* _BRIEF_: Repeat every record below exactly as written.
____ INPUT
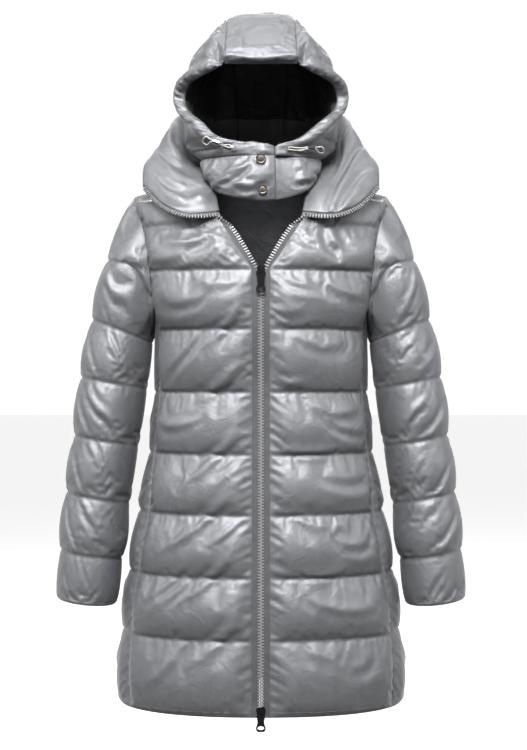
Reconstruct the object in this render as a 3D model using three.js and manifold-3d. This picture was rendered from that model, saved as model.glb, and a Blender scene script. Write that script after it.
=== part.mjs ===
// A hooded, quilted jacket in thin satin, filled out as if worn, with no wearer in it.
// Millimetres, +Z up, the front faces -Y and +X is the wearer's left. The origin is the middle of
// the neck at the height of the shoulders. Each cut piece of cloth is a closed wall: its outer face
// is raised between the quilting lines, and its inner face is plain.
import * as THREE from 'three';
import Module from 'manifold-3d';
import { mergeVertices } from 'three/addons/utils/BufferGeometryUtils.js';

const wasm = await Module();
wasm.setup();

// Driving sizes
const wallThick = 3;
const seamGap = 0.3;
const seamTurn = 0.0034; // half the gap at a torso seam, as a turn in radians round the body
const roundness = 2.3; // power of the torso's rounded section, where 2 is an ellipse
const bodyPuff = 12;
const sidePuff = 4;
const sleevePuff = 8;
const hoodPuff = 7;
const collarPuff = 6;
const fadeLength = 26; // the filling dies away over this length at a seam
const hemZ = -782;
const tapeWide = 12.2;
const tapeThick = 1.2;
const chainProud = 1.3;

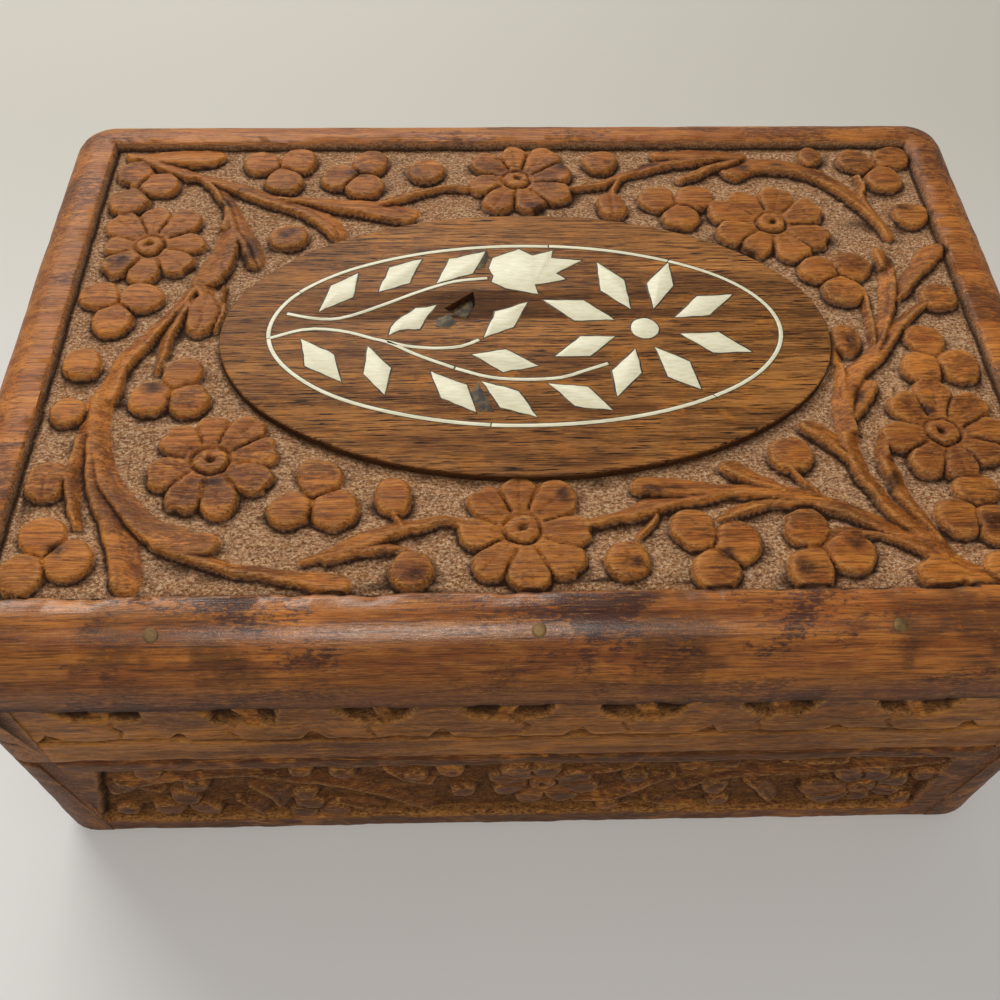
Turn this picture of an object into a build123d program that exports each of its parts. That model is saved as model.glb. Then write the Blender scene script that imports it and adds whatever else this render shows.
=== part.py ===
________
* _SOLUTION BELOW_:
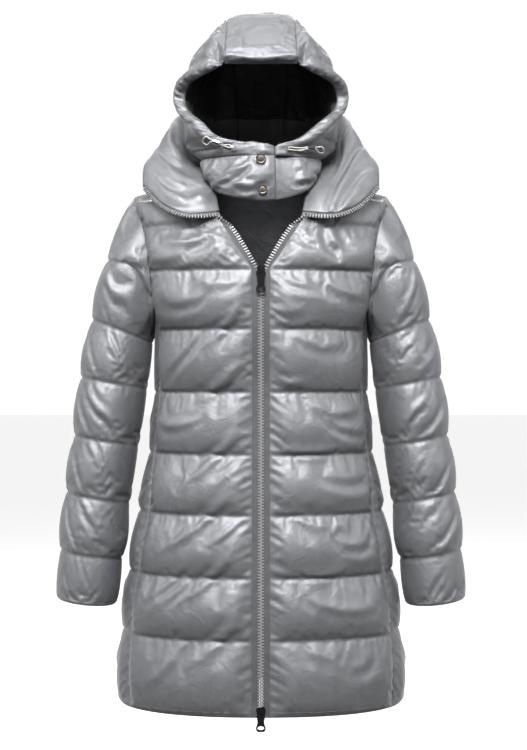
Reconstruct the object in this render as a 3D model using three.js and manifold-3d. This picture was rendered from that model, saved as model.glb, and a Blender scene script. Write that script after it.
=== part.mjs ===
// A hooded, quilted jacket in thin satin, filled out as if worn, with no wearer in it.
// Millimetres, +Z up, the front faces -Y and +X is the wearer's left. The origin is the middle of
// the neck at the height of the shoulders. Each cut piece of cloth is a closed wall: its outer face
// is raised between the quilting lines, and its inner face is plain.
import * as THREE from 'three';
import Module from 'manifold-3d';
import { mergeVertices } from 'three/addons/utils/BufferGeometryUtils.js';

const wasm = await Module();
wasm.setup();

// Driving sizes
const wallThick = 3;
const seamGap = 0.3;
const seamTurn = 0.0034; // half the gap at a torso seam, as a turn in radians round the body
const roundness = 2.3; // power of the torso's rounded section, where 2 is an ellipse
const bodyPuff = 12;
const sidePuff = 4;
const sleevePuff = 8;
const hoodPuff = 7;
const collarPuff = 6;
const fadeLength = 26; // the filling dies away over this length at a seam
const hemZ = -782;
const tapeWide = 12.2;
const tapeThick = 1.2;
const chainProud = 1.3;

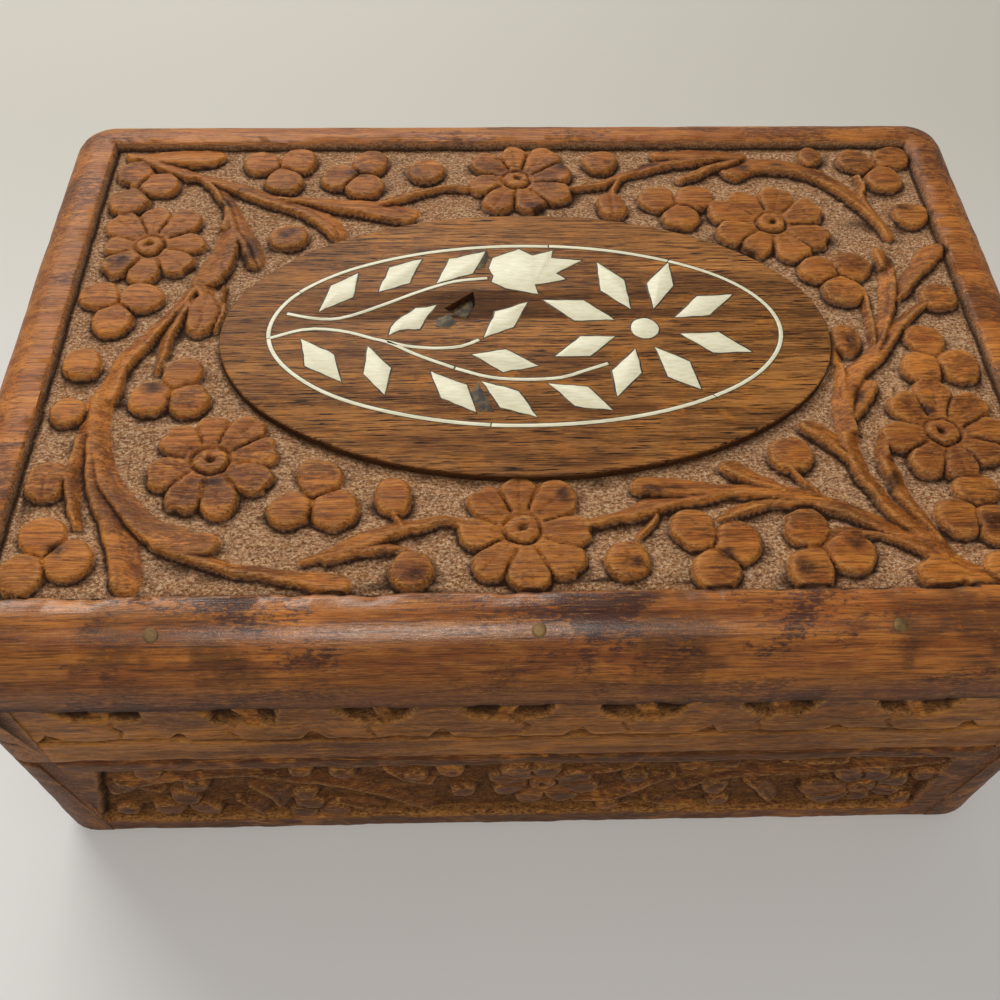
Turn this picture of an object into a build123d program that exports each of its parts. That model is saved as model.glb. Then write the Blender scene script that imports it and adds whatever else this render shows.
=== part.py ===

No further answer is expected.